■ **Problem details**:
Set down exactly, please, each line from the one containing "block.to_mesh(mesh)" through the one containing "obj.parent = empty", both lines included, and no other line.

■ **Recorded data**:

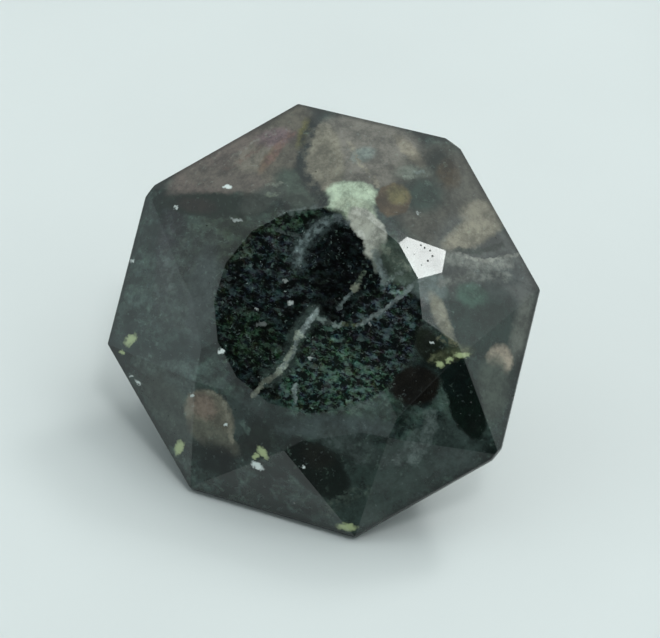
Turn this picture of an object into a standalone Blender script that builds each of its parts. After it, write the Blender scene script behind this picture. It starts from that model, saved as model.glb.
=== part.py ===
"""A faceted stone of glaucophane rock, lying on one facet of its pavilion.

The stone is cut the way a faceting machine cuts it: a rough block is held on its axis, and each
facet is one flat cut at an azimuth round that axis, at a tilt from the girdle's plane. It is cut
in millimetres with its axis upright and the girdle's upper edge at height zero. Then it is tipped
over until the facet that it rests on lies flat on the ground. Metres, +Z up.
"""

import math

import bmesh
import bpy
from mathutils import Matrix, Vector, geometry

METRES_PER_MM = 0.001

# Driving dimensions, in millimetres, with every tilt in degrees from the girdle's plane.
GIRDLE_THICKNESS = 0.3
CROWN_HEIGHT = 1.45
TABLE_REACH = 3.0
RING_FACET_TILT = 13.5
RESTING_FACET_TILT = 42.0
CULET_REACH = 0.1

# The girdle's eight sides, each as its azimuth in degrees and its reach from the axis in
# millimetres. The stone is cut by hand, so they are a little uneven.
GIRDLE_SIDES = (
    (3.0, 6.03),
    (45.5, 5.99),
    (92.5, 6.09),
    (136.0, 6.03),
    (183.0, 6.07),
    (227.0, 5.90),
    (270.0, 5.93),
    (316.0, 6.13),
)
SIDE_COUNT = len(GIRDLE_SIDES)
RESTING_SIDE = 6

# The crown's meet points, one over each side of the girdle, where the side facet, two corner
# facets and a star facet come together: the azimuth and the reach of each, all at one height.
MEET_POINTS = (
    (359.5, 4.40),
    (42.0, 4.13),
    (90.5, 4.20),
    (138.0, 4.20),
    (182.0, 4.20),
    (226.0, 4.15),
    (273.0, 4.20),
    (315.5, 4.25),
)
MEET_HEIGHT = 1.18

# Girdle corners that are worn flat, by the side that comes before each, and how much is gone.
WORN_CORNERS = {1: 0.12, 3: 0.10, 7: 0.10}

BLOCK_WIDTH = 15.0
BLOCK_HEIGHT = 14.0
MEET_TOLERANCE = 0.0001

STONE_COLOUR = (0.018, 0.027, 0.024, 1.0)
STONE_ROUGHNESS = 0.12
STONE_IOR = 1.64


def clear_scene():
    for item in list(bpy.data.objects):
        bpy.data.objects.remove(item, do_unlink=True)


def make_stone_material():
    material = bpy.data.materials.new("polished_glaucophane")
    material.use_nodes = True
    shader = material.node_tree.nodes["Principled BSDF"]
    shader.inputs["Base Color"].default_value = STONE_COLOUR
    shader.inputs["Roughness"].default_value = STONE_ROUGHNESS
    shader.inputs["Metallic"].default_value = 0.0
    shader.inputs["IOR"].default_value = STONE_IOR
    material.diffuse_color = STONE_COLOUR
    return material


def outward(azimuth, tilt=90.0):
    """The direction that a facet faces: straight up at no tilt, and sideways at 90 degrees."""
    turn = math.radians(azimuth)
    lean = math.radians(tilt)
    return Vector((
        math.cos(turn) * math.sin(lean),
        math.sin(turn) * math.sin(lean),
        math.cos(lean),
    ))


def cut_facet(block, normal, point):
    """Cuts away all that lies beyond one plane, and closes the cut with one flat facet."""
    everything = block.verts[:] + block.edges[:] + block.faces[:]
    cut = bmesh.ops.bisect_plane(
        block,
        geom=everything,
        dist=MEET_TOLERANCE,
        plane_co=point,
        plane_no=normal,
        clear_outer=True,
    )
    rim = [item for item in cut["geom_cut"] if isinstance(item, bmesh.types.BMEdge)]
    bmesh.ops.contextual_create(block, geom=rim)


def plane_through(first, second, third):
    """The facet that holds three points: the direction that it faces, and one point of it."""
    normal = (second - first).cross(third - first).normalized()
    if normal.dot(first) < 0.0:
        normal.negate()
    return normal, first


def side_point(side, height):
    """The middle of one side of the girdle, at a height on the axis."""
    azimuth, reach = GIRDLE_SIDES[side]
    return outward(azimuth) * reach + Vector((0.0, 0.0, height))


def corner_after(side):
    """The girdle corner between one side and the next, at height zero."""
    along = outward(GIRDLE_SIDES[side][0] + 90.0)
    following = (side + 1) % SIDE_COUNT
    following_along = outward(GIRDLE_SIDES[following][0] + 90.0)
    start = side_point(side, 0.0)
    following_start = side_point(following, 0.0)
    return geometry.intersect_line_line(
        start, start + along, following_start, following_start + following_along
    )[0]


def crown_meet(side):
    azimuth, reach = MEET_POINTS[side]
    return outward(azimuth) * reach + Vector((0.0, 0.0, MEET_HEIGHT))


def side_facet(side):
    """A triangle that stands on one side of the girdle."""
    return plane_through(corner_after(side - 1), corner_after(side), crown_meet(side))


def corner_facet(side):
    """A kite from one corner of the girdle up to the ring of facets round the table."""
    following = (side + 1) % SIDE_COUNT
    return plane_through(corner_after(side), crown_meet(side), crown_meet(following))


def star_facet(side):
    """A facet from the table's edge out to the meet point over one side of the girdle."""
    azimuth = side * 360.0 / SIDE_COUNT
    meet = crown_meet(side)
    run = meet.dot(outward(azimuth)) - TABLE_REACH
    tilt = math.degrees(math.atan2(CROWN_HEIGHT - MEET_HEIGHT, run))
    return outward(azimuth, tilt), meet


def ring_facet(side):
    """The small facet at the table's edge between two star facets, over a corner facet."""
    azimuth = (side + 0.5) * 360.0 / SIDE_COUNT
    table_edge = outward(azimuth) * TABLE_REACH + Vector((0.0, 0.0, CROWN_HEIGHT))
    return outward(azimuth, RING_FACET_TILT), table_edge


def pavilion_facet(side, culet):
    """A main facet, from the lower edge of one side of the girdle down to the culet."""
    azimuth, reach = GIRDLE_SIDES[side]
    depth = -GIRDLE_THICKNESS - culet.z
    tilt = math.degrees(math.atan2(depth, reach))
    return outward(azimuth, 180.0 - tilt), culet


def cut_girdle(block):
    for side, (azimuth, _) in enumerate(GIRDLE_SIDES):
        cut_facet(block, outward(azimuth), side_point(side, 0.0))


def cut_crown(block):
    for facet in (side_facet, corner_facet, star_facet, ring_facet):
        for side in range(SIDE_COUNT):
            cut_facet(block, *facet(side))
    cut_facet(block, outward(0.0, 0.0), Vector((0.0, 0.0, CROWN_HEIGHT)))


def cut_pavilion(block):
    resting_tilt = math.radians(RESTING_FACET_TILT)
    depth = GIRDLE_SIDES[RESTING_SIDE][1] * math.tan(resting_tilt)
    culet = Vector((0.0, 0.0, -GIRDLE_THICKNESS - depth))
    for side in range(SIDE_COUNT):
        cut_facet(block, *pavilion_facet(side, culet))
    culet_rise = CULET_REACH * math.tan(resting_tilt)
    cut_facet(block, outward(0.0, 180.0), culet + Vector((0.0, 0.0, culet_rise)))


def wear_corners(block):
    for side, loss in WORN_CORNERS.items():
        corner = corner_after(side)
        facing = corner.normalized()
        cut_facet(block, facing, corner - facing * loss)


def lay_on_resting_facet(block):
    """Tips the stone on to its resting facet, and centres it over the origin, in metres."""
    tip = Matrix.Rotation(math.radians(RESTING_FACET_TILT), 4, "X")
    block.transform(Matrix.Scale(METRES_PER_MM, 4) @ tip)
    middle = Vector((0.0, 0.0, 0.0))
    for axis in (0, 1):
        spread = [vert.co[axis] for vert in block.verts]
        middle[axis] = (min(spread) + max(spread)) / 2.0
    middle.z = min(vert.co.z for vert in block.verts)
    block.transform(Matrix.Translation(-middle))


def make_stone():
    block = bmesh.new()
    bmesh.ops.create_cube(block, size=1.0)
    block.transform(Matrix.Diagonal((BLOCK_WIDTH, BLOCK_WIDTH, BLOCK_HEIGHT, 1.0)))
    cut_girdle(block)
    cut_crown(block)
    cut_pavilion(block)
    wear_corners(block)
    lay_on_resting_facet(block)
    bmesh.ops.recalc_face_normals(block, faces=block.faces[:])
    mesh = bpy.data.meshes.new("faceted_stone")
    block.to_mesh(mesh)
    block.free()
    stone = bpy.data.objects.new("faceted_stone", mesh)
    mesh.materials.append(make_stone_material())
    bpy.context.scene.collection.objects.link(stone)


clear_scene()
make_stone()
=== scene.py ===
import math
import random

import bmesh
import bpy
from mathutils import Euler, Matrix, Vector


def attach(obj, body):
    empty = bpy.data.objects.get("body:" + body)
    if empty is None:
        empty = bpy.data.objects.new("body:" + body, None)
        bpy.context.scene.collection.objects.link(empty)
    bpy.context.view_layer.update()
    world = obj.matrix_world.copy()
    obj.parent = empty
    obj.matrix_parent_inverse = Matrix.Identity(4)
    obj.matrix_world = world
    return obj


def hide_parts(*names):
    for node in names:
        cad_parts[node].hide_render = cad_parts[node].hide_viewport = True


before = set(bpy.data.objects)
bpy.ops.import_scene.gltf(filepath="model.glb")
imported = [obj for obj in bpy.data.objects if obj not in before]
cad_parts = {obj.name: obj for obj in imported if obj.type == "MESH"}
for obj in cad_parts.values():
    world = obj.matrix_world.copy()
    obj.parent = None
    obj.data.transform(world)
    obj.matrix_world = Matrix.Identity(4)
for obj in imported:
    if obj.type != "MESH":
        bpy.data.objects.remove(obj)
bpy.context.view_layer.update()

MM = 0.001
NODE = "faceted_stone"
SLOT = "polished_glaucophane"

# The stone as it was cut: its axis leans by the tilt of the facet that it rests on, and the
# gem frame has u to the right and v up across the table, and w out along the axis, all in
# millimetres from the girdle's upper edge.
RESTING_TILT = 42.0
CROWN_HEIGHT = 1.45
GIRDLE_THICKNESS = 0.3

# The camera, as the stone lies in the picture: a long lens that looks down on the table.
IMAGE_WIDTH = 660
IMAGE_HEIGHT = 638
FOCAL_PIXELS = 3500.0
SENSOR_WIDTH = 36.0
CAMERA_AZIMUTH = 10.54
CAMERA_ELEVATION = 40.57
CAMERA_ROLL = 9.17
CAMERA_DISTANCE = 104.1 * MM
STONE_CENTRE = Vector((0.0398, 0.3629, 3.6102)) * MM
STONE_PIXEL = (326.6, 321.5)

# How far the polished edges are rounded, on the crown and pavilion and along the girdle, mm.
FACET_EDGE_ROUNDING = 0.018
GIRDLE_EDGE_ROUNDING = 0.035
GIRDLE_EDGE_ANGLE = 30.0
EDGE_SEGMENTS = 3

# Small nicks broken out of the girdle's edges, and pits in the polished facets, mm.
NICK_COUNT = 46
NICK_RADIUS = (0.07, 0.17)
NICK_BITE = 0.32
PIT_COUNT = 70
PIT_RADIUS = (0.025, 0.05)
PIT_BITE = 0.45

# Every crown facet faces within 60 degrees of the axis, so this is its normal's least share there.
CROWN_FACING = 0.5

# How far apart the nicks and pits keep, and how far above the ground, mm.
BREAK_GAP = 0.68
BREAK_LOWEST = 0.2

# The pits that show on the facet that catches the lamp, as their places across the table, mm.
BRIGHT_FACET_PITS = (
    (1.97, 2.50),
    (2.33, 2.68),
    (2.45, 2.64),
    (2.62, 2.62),
    (2.74, 2.48),
    (2.22, 2.36),
    (2.52, 2.12),
)


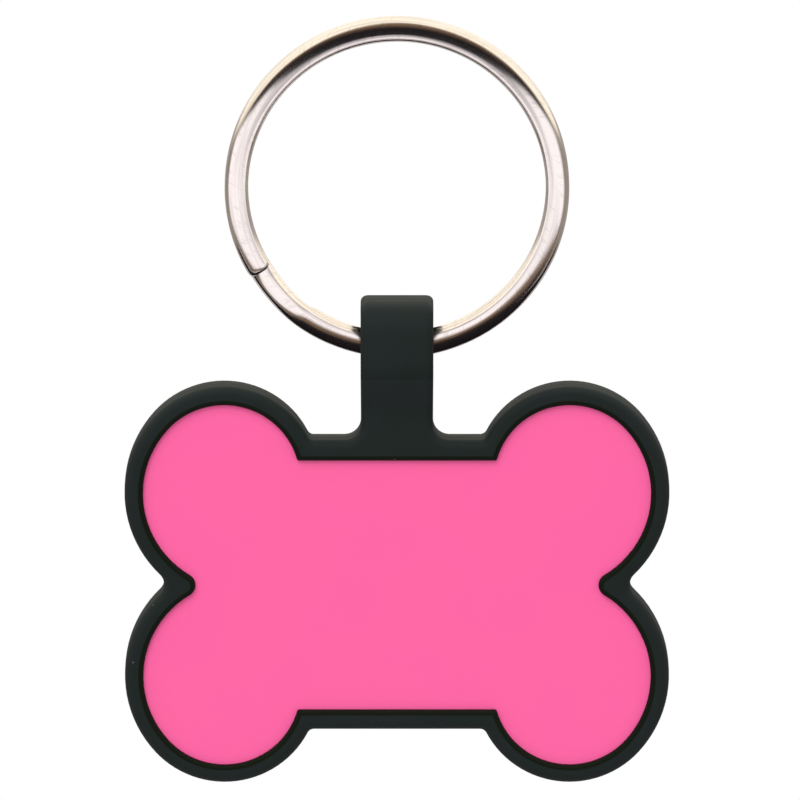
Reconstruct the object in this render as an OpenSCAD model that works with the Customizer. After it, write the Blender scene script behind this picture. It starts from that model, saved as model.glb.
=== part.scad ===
// Bone-shaped pet identity tag, hanging from its split ring.
// The front faces -Y and Z points up. The origin is where the ring hangs: the inside of the ring, at the top.
// A one-piece rubber holder carries a stiff face plate in a pocket and swings on the ring by its lug.

/* [Split ring] */
// Outside diameter of the ring
ring_d = 25; // [23:0.5:30]
// Width of the wire, measured along the ring's radius
wire_w = 1.7; // [1.5:0.05:1.9]
// Thickness of one turn of the wire
wire_t = 0.96; // [0.8:0.02:1.06]
// Hairline gap between the two turns
coil_gap = 0.05; // [0.03:0.01:0.1]
// Arc that the joggle from one turn to the other takes up, in degrees
joggle_arc = 23; // [18:1:32]
// Place of the joggle's middle, in degrees anticlockwise from three o'clock
joggle_at = 223.5; // [205:0.5:232]
// Length of the bevel on each end of the wire
tip_l = 0.5; // [0.3:0.05:0.8]

/* [Bone holder] */
// Length of the straight middle, between the fillets of its lobes
middle_l = 12.1; // [10:0.1:15]
// Height of the bone
bone_h = 29.4; // [28.5:0.1:31]
// Radius of the four lobes
lobe_r = 6.85; // [6.6:0.05:7.3]
// Angle above the horizontal at which a lobe's round passes into its longer curve down to the end notch
flank_at = 42; // [30:1:50]
// Height across the straight middle
waist_h = 21.5; // [20:0.1:22]
// Distance from the middles of two lobes out to the point of the end notch between them
notch_out = 4.4; // [4:0.1:5]
// Rounding in the point of an end notch
notch_r = 1; // [0.5:0.1:1.4]
// Thickness of the holder
body_t = 3.4; // [3.2:0.1:4]
// Rounding of the holder's outer edges
edge_r = 0.7; // [0.4:0.05:0.8]
// Fillet where a lobe meets the straight middle
lobe_fillet = 0.5; // [0.3:0.1:1.4]

/* [Pocket and lip] */
// Width of the front band around the lobes
band_w = 1.35; // [1.2:0.05:1.7]
// Width of the front band along the straight middle
middle_band = 1.5; // [1.3:0.05:1.8]
// Width of the front band at the point of each end notch
notch_band = 2.3; // [2:0.1:2.6]
// Rounding of the band where it points inwards at each end
point_r = 0.85; // [0.6:0.05:1.1]
// Thickness of the lip in front of the face plate
lip_t = 0.45; // [0.3:0.05:0.6]
// Width of the face plate's border that the lip covers
lip_lap = 0.6; // [0.4:0.05:0.7]
// Bevel on the inner edge of the lip
lip_bevel = 0.15; // [0.05:0.05:0.25]

/* [Face plate] */
// Thickness of the face plate
plate_t = 1.5; // [1:0.1:1.8]
// Clearance between the edge of the plate and the pocket's wall
plate_gap = 0.05; // [0.02:0.01:0.1]

/* [Lug] */
// Width of the lug
lug_w = 5.3; // [4.8:0.05:6]
// Width of the thin neck between the lug and the bone
neck_w = 5.25; // [4.6:0.05:5.8]
// Thickness of the lug from front to back
lug_t = 6; // [5.6:0.1:7]
// Diameter of the tunnel that the ring passes through
tunnel_d = 3.6; // [3.5:0.05:3.8]
// Rubber over the tunnel
crown_t = 1.65; // [1.4:0.05:2.2]
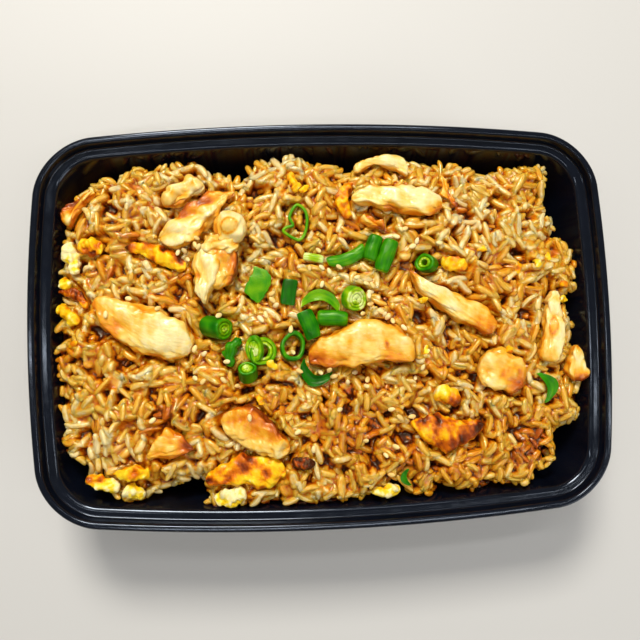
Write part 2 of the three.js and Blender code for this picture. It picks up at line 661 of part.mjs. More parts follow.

■ **Answer to this problem**:
    block.to_mesh(mesh)
    block.free()
    stone = bpy.data.objects.new("faceted_stone", mesh)
    mesh.materials.append(make_stone_material())
    bpy.context.scene.collection.objects.link(stone)


clear_scene()
make_stone()
=== scene.py ===
import math
import random

import bmesh
import bpy
from mathutils import Euler, Matrix, Vector


def attach(obj, body):
    empty = bpy.data.objects.get("body:" + body)
    if empty is None:
        empty = bpy.data.objects.new("body:" + body, None)
        bpy.context.scene.collection.objects.link(empty)
    bpy.context.view_layer.update()
    world = obj.matrix_world.copy()
    obj.parent = empty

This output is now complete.